Geetanjali Shree widmet sich in ihrem Roman einem hochbrisanten Thema: Wie ist es möglich, dass ein jahrhundertelanges friedvolles Zusammenleben in einen erbitterten und blutigen Glaubenskampf umschlägt?
Dieser Roman erschien 1998. In einer fiktiven indischen Stadt nehmen die Spannungen zwischen Hindus und Muslimen immer mehr zu. Ideologisches Zentrum der Hindu-Nationalisten ist ein bedeutendes Kloster der Stadt, über dessen Aktivitäten ausführlich berichtet wird. Es kommt zu Hasstiraden und Aufmärschen, zu religiös motivierten Morden und Anschlägen. Es entwickelt sich ein Konflikt, in den jeder hineingezogen wird – vom Straßenhändler bis zum Universitätsprofessor.
Die Leserinnen und Leser werden anhand unzähliger kurzer Aufzeichnungen der Erzählerin über die Geschehnisse unterrichtet. Zahlreiche Gespräche machen sie mit verschiedenen Sichtweisen zu den Vorgängen in der Stadt vertraut.
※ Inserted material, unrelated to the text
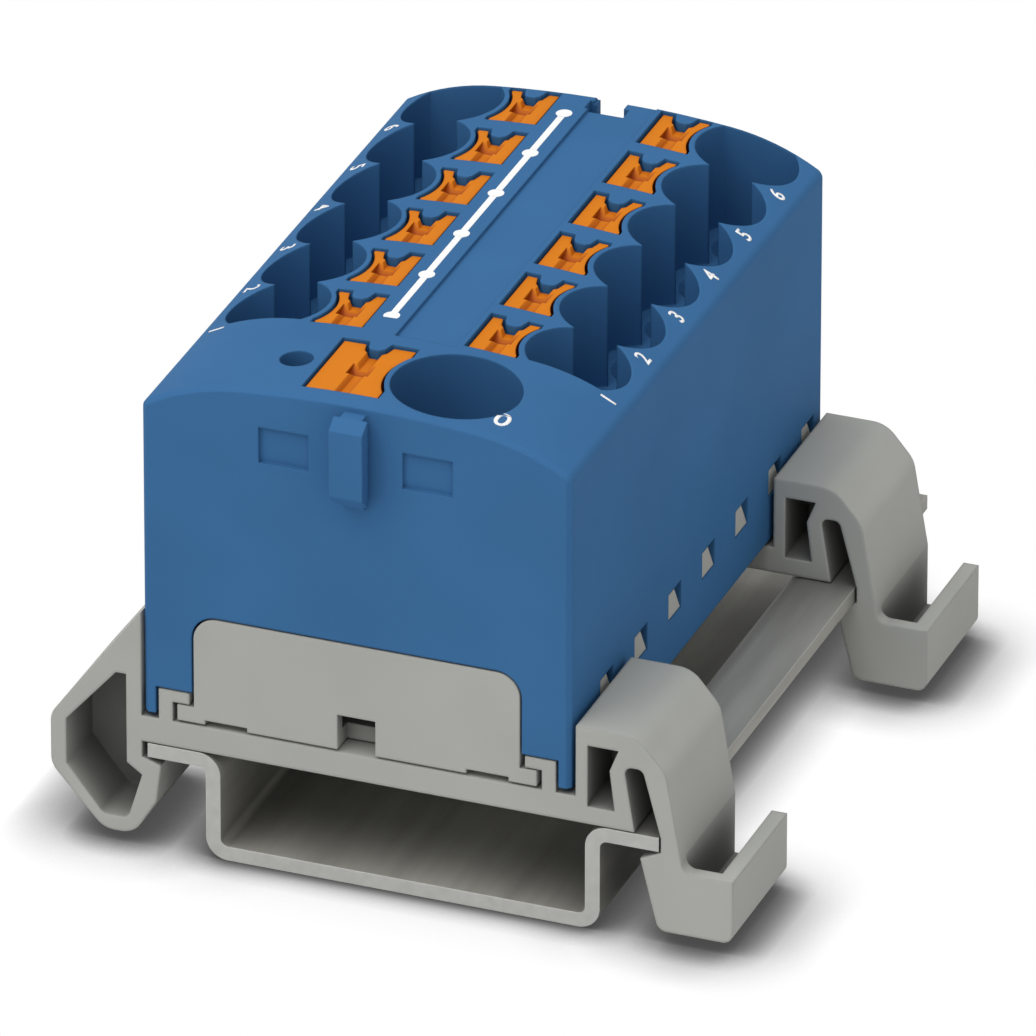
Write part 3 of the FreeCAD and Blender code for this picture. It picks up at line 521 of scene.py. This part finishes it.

Des Weiteren werden die äußerst lebhaften Diskussionen am soziologischen Institut der Stadt wiedergegeben, das eigene Untersuchungen zu den Ausschreitungen durchführt. Die am Institut Lehrenden entschließen sich dazu, in den Konflikt einzugreifen und versuchen unter anderem mit Zeitungsartikeln, Plakaten und Friedensmärschen auf die Bevölkerung einzuwirken.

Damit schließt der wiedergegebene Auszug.